Foreign secretary William Hague has dismissed Tony Blair's vision for an elected head of the European Union by insisting that member states have more pressing priorities

Foreign secretary William Hague has dismissed Tony Blair's vision for an elected head of the European Union by insisting that member states have more pressing priorities than further "constitutional tinkering".

Hague made clear his view after Blair argued that a directly elected president of Europe, representing almost 400m people from 27 countries, would give the EU clear leadership and enormous authority.

In an interview with the Times, Blair set out the agenda that he thought a directly elected EU president should pursue, although he conceded there was "no chance" of such a post being created "at the present time".

Asked about the former prime minister's call for further European integration and the creation of an elected president, Hague suggested that Blair may have been thinking of the role for himself.
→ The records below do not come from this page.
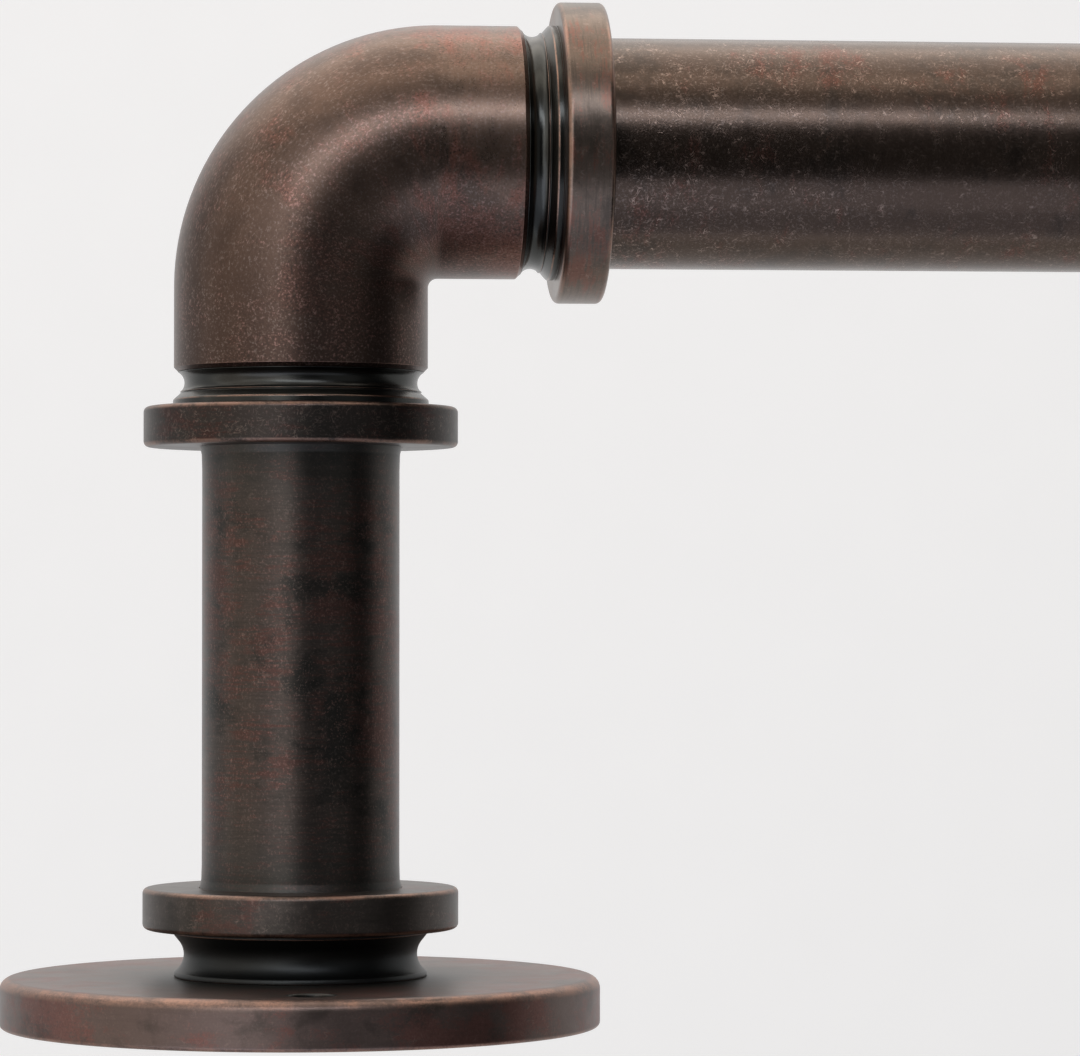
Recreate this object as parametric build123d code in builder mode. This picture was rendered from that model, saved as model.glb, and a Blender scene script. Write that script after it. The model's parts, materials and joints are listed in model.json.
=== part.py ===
from build123d import *

import os

# A telescoping wrap-around curtain rod with two turned, pipe-style wall brackets.
#
# Frame: millimetres, +Z up. The wall is the plane y = 0 and the room is on its -Y side. The origin is
# the centre of the left wall flange's back face, and the rod runs along +X. The rod is pushed right in.
#
# Each bracket, from the wall: a round flange with two wall screw holes, a base coupling held by a
# countersunk screw from behind, a short post tube with a threaded plug in each end, a post coupling,
# and a hollow elbow that a stud joins to the post and a second stud joins to the rod.
# Threads are plain cylinders at their outer diameter.

# ---- Driving dimensions ----

SPAN = 711.0                 # between the post axes with the rod pushed in, 28 in
TRAVEL = 508.0               # how far the rod pulls out, 20 in
PROJECTION = 95.7            # wall to rod axis

FLANGE_R = 32.75
FLANGE_T = 5.4
FLANGE_TOP_ROUND = 1.3
FLANGE_BACK_ROUND = 0.5
WALL_SCREW_R = 2.5
WALL_SCREW_SPACING = 53.0

COLLAR_ROUND = 0.6           # rounding of every collar's rim
BEAD_R = 14.0                # the small step between a collar and its cove
COVE_R = 12.75               # the narrowest place of a cove

BASE_FOOT_R = 13.8
BASE_FOOT_T = 0.5
BASE_COVE_Y = 7.8            # heights above the wall
BASE_COVE_TOP_Y = 9.3
BASE_COLLAR_Y = 10.6
BASE_COLLAR_TOP_Y = 15.1
BASE_COLLAR_R = 17.25
BASE_RECESS = 3.0            # how deep the post tube sits in the base collar

POST_TUBE_R = 10.8
POST_TUBE_WALL = 1.5
POST_FLARE = 0.25            # the tube's ends are swaged out by this much
POST_FLARE_LENGTH = 1.3

ELBOW_R = 13.9
ELBOW_BORE_R = 10.5
ELBOW_BEND_R = 15.0          # of its centre line
ELBOW_CHAMFER = 0.45

# An arm is what stands on one end of the elbow; lengths are measured from the elbow's corner,
# where the post axis and the rod axis cross.
POST_ARM = {"length": 24.25, "collar_r": 17.2, "collar_t": 4.4, "recess": 3.0}
ROD_ARM = {"length": 24.0, "collar_r": 16.55, "collar_t": 5.2, "recess": 4.0}
NECK = 3.85                  # from the elbow's end to the collar
SPIGOT_R = 10.42             # the coupling's spigot turns in the elbow's bore
SPIGOT_LENGTH = 3.0
INSERT_T = 5.7               # threaded insert inside the elbow

OUTER_TUBE_R = 12.7          # 1 in tube
INNER_TUBE_R = 11.1
ROD_WALL = 1.0
GLIDE_LIP_T = 1.0
GLIDE_LENGTH = 80.0
GUIDE_HEAD_T = 6.0
GUIDE_SPIGOT_LENGTH = 12.0
STOP_GAP = 0.3               # between the guide plug and the glide bush with the rod pulled right out

BASE_SCREW_R = 3.0           # M6 countersunk
BASE_SCREW_HEAD_R = 6.0
BASE_SCREW_SUNK = 0.3        # the head lies this far below the flange's back face
BASE_SCREW_END_Y = 24.0
BASE_SCREW_SOCKET = 4.0      # across flats
BASE_SCREW_SOCKET_DEPTH = 2.0
BASE_PLUG_END_Y = 26.0
STUD_R = 4.0                 # M8
STUD_START = 15.6            # from the elbow's corner
STUD_LENGTH = 26.5
PLUG_LENGTH = 14.0
END_CHAMFER = 0.5

FIT = 0.03                   # radial clearance between pieces that are fixed together
RUNNING = 0.05               # radial clearance between pieces that turn or slide
END_GAP = 0.05               # along the axis, between pieces that turn or are held end to end
SCREW_CLEARANCE = 0.3
EDGE_TOLERANCE = 0.01

SIDES = {"left": 1, "right": -1}    # which way each bracket's rod leaves, along X


# ---- Planes and selectors ----

def turning_plane(origin, along):
    """A plane whose X is a turned piece's radius, straight up, and whose Y is its axis."""
    up = Vector(0, 0, 1)
    return Plane(origin=origin, x_dir=up, z_dir=up.cross(Vector(*along)))


def turning_axis(plane):
    return Axis(plane.origin, plane.y_dir)


def rim_edges(piece, radius):
    """The circular edges of this radius."""
    circles = piece.edges().filter_by(GeomType.CIRCLE)
    return circles.filter_by(lambda edge: abs(edge.radius - radius) < EDGE_TOLERANCE)


def save(piece, name):
    piece.part.label = name
    export_step(piece.part, f"parts/{name}.step")


# ---- The bracket's base, drawn as (radius, height above the wall) ----

def make_wall_flange(post_x):
    """Round plate with two wall screw holes and a countersink in its back for the base screw."""
    front = Plane(origin=(post_x, 0, 0), x_dir=(1, 0, 0), z_dir=(0, -1, 0))
    back = Plane(origin=(post_x, 0, 0), x_dir=(1, 0, 0), z_dir=(0, 1, 0))
    half = WALL_SCREW_SPACING / 2
    with BuildPart() as wall_flange:
        with BuildSketch(front):
            Circle(FLANGE_R)
        extrude(amount=FLANGE_T)
        rims = rim_edges(wall_flange, FLANGE_R).sort_by(Axis.Y)
        fillet(rims[0], radius=FLANGE_TOP_ROUND)
        fillet(rims[-1], radius=FLANGE_BACK_ROUND)
        with BuildSketch(front):
            with Locations((0, half), (0, -half)):
                Circle(WALL_SCREW_R)
        extrude(amount=FLANGE_T, mode=Mode.SUBTRACT)
        with Locations(back):
            CounterSinkHole(
                radius=BASE_SCREW_R + SCREW_CLEARANCE,
                counter_sink_radius=BASE_SCREW_HEAD_R + BASE_SCREW_SUNK + RUNNING,
                depth=FLANGE_T,
                counter_sink_angle=90,
            )
    return wall_flange


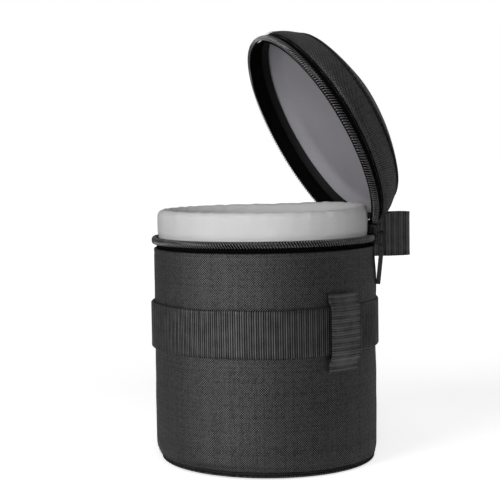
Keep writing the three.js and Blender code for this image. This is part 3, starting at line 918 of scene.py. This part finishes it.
def side_tab(node):
    """A webbing tab sewn flat below and above the band, and bowed over it."""
    part = Round(node)
    low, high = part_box(node)
    azimuth = azimuth_of((low + high) / 2)
    outward, sideways = at(azimuth, 1, 0), at(azimuth + 90, 1, 0)
    flat, over = part.inside + 1.5 * MM, part.outside
    corners = [
        (flat, low.z), (flat, low.z + TAB_SEAM), (over, band.bottom - 0.5 * MM),
        (over, band.top + 0.5 * MM), (flat, high.z - TAB_SEAM * 0.8), (flat, high.z),
    ]
    ribs = round((high.z - low.z) / RIB_PITCH)

    def place(share):
        blurred = [point_along(corners, clamped(share + by))[0][0] for by in TAB_SOFTENING]
        (_, height), length = point_along(corners, share)
        return at(azimuth, sum(blurred) / len(blurred), height), outward, sideways, length

    tab = strip(node + "_webbing", place, TAB_WIDTH, ribs, RIB_DEPTH, TAB_CLOTH, 14)
    for vertex in tab.data.vertices:
        reach, offset = vertex.co.dot(outward), vertex.co.dot(sideways)
        vertex.co += outward * (math.sqrt(max(0, reach ** 2 - offset ** 2)) - reach)
    dressed(smooth(tab, 60), ribbed_webbing, "body", "webbing", node)


def hang_loop():
    """A webbing loop folded back on itself, open at its bulge and sewn flat at its root."""
    low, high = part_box("hang_loop")
    half = high.x - 0.1 * MM
    narrow = LOOP_CLOTH + 0.1 * MM
    root = low.y
    sewn_end = root + LOOP_SEAM
    end = high.y - half - 0.7 * MM
    bulge = (sewn_end + end) / 2
    side = [(narrow, root), (narrow, sewn_end)]
    side += [
        (narrow + (half - narrow) * ease(share), sewn_end + (bulge - sewn_end) * share)
        for share in steps_between(0.15, 1, 8)
    ]
    bow = arc((0, end), (half, half), range(0, 181, 12))
    path = side + bow + [(-x, y) for x, y in reversed(side)]
    height, middle = high.z - low.z, (low.z + high.z) / 2
    ribs = round(lengths_along(path)[-1] / LOOP_RIB_PITCH)

    def place(share):
        (x, y), length = point_along(path, share)
        (next_x, next_y), _ = point_along(path, min(1, share + HEADING_STEP))
        (last_x, last_y), _ = point_along(path, max(0, share - HEADING_STEP))
        heading = Vector((next_x - last_x, next_y - last_y, 0)).normalized()
        outward = Vector((heading.y, -heading.x, 0))
        return Vector((x, y, middle)), outward, Vector((0, 0, 1)), length

    loop = strip("hang_loop_webbing", place, height, ribs, LOOP_RIB_DEPTH, LOOP_CLOTH, 12)
    for vertex in loop.data.vertices:
        away = clamped((vertex.co.y - root) / LOOP_SHOULDER)
        upper = (vertex.co.z - low.z) / height
        vertex.co.z -= LOOP_ROOT_DROP * (1 - away) ** 1.5 * upper ** 2
    dressed(smooth(loop, 60), ribbed_webbing, "body", "webbing", "hang_loop")


# Lid, modelled shut

BACK_INSET = 3.6 * MM
BACK_RISE = 1.9 * MM
LINING_BACK_INSET = 3.0 * MM
WALL_LEAN = 2
LID_RADIUS = lid_wall.outside
SEAM_RADIUS = lid_panel.outside
LID_FOOT = lid_wall.bottom
LID_SEAM = lid_wall.top
LID_RISE = LID_SEAM - LID_FOOT

# Shares of the wall's height, and how far its lowest rows are drawn in, in millimetres
LID_WALL_UPS = [0, 0.03, 0.08, 0.14, 0.2, 0.3, 0.4, 0.5, 0.6, 0.7, 0.78, 0.85, 0.9, 0.95, 1]
LID_HEM = (1.5, 1.0, 0.55, 0.4, 0.1)
LID_HEM_FOLD = 0.8 * MM

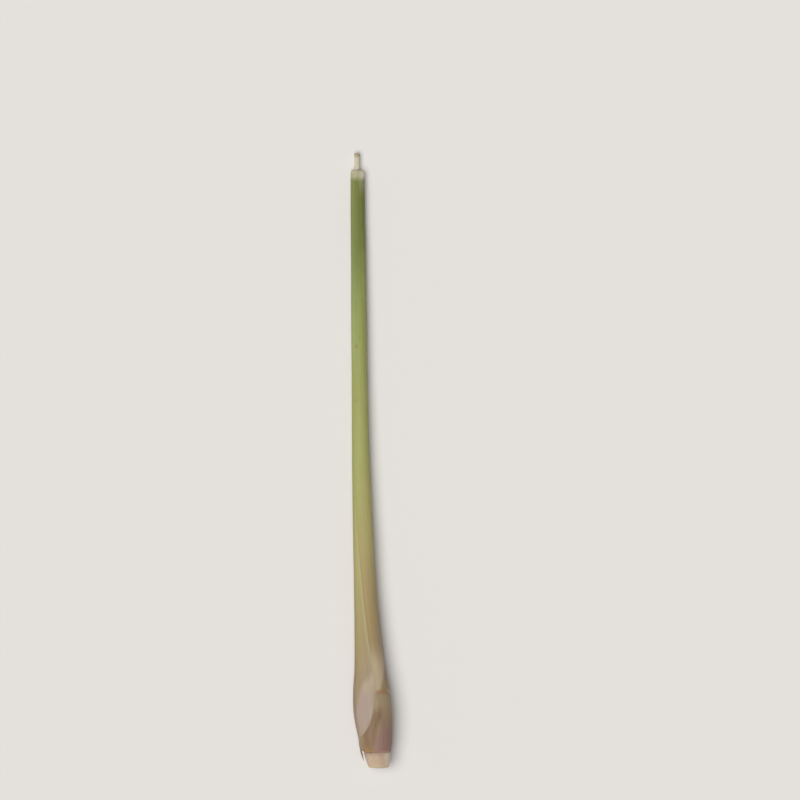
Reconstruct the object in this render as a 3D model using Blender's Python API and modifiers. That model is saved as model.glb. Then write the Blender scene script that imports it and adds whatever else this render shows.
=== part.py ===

"I can't think who he had in mind," Hague joked.

Speaking at a Lancaster House press conference following talks with his South African counterpart, Hague added: "Elected presidents are for countries. The EU is not a country and it's not going to become a country, in my view, now or ever in the future. It is a group of countries working together.

"So the appropriate solution is not an elected president for a group of countries, it's for those countries each to promote economic growth in their countries, to bring their deficits under control. They are the immediate priorities for Europe, rather than further constitutional tinkering or change."

Blair, speaking to the Times to mark the publication of the his autobiography, A Journey, in paperback, warned that Europe should be ready to unify to avoid losing out to the economic and military power of China and other booming economies, such as Brazil and India.

"We won't have the weight and influence a country like Britain needs unless we're part of that European power as well," Blair said. "Europe has got a fantastic opportunity, but only if it's prepared to reform and change radically in the way it works."

He said the process of holding an election would give Europeans a greater affinity with the EU and would also change citizens' beliefs that unity was only about sustaining peace in Europe.

Blair said: "For Europe, the crucial thing is to understand that the only way you will get support today is not on the basis of a sort of postwar view that the EU is necessary for peace. For my children's generation, that is just a bizarre argument.

"They don't see that as a real threat, that European nations will go to war with each other. But they can understand that in a world in which China is going to become the dominant power of the 21st century, it is sensible for Europe to combine together, to use its collective weight in order to achieve influence. And the rationale for Europe today, therefore, is about power, not peace."

He set out five areas in which the EU should become closer: tax policy and "the social model"; completion of the single market; and in forging a common energy policy; a common defence policy; and a common immigration and organised crime policy.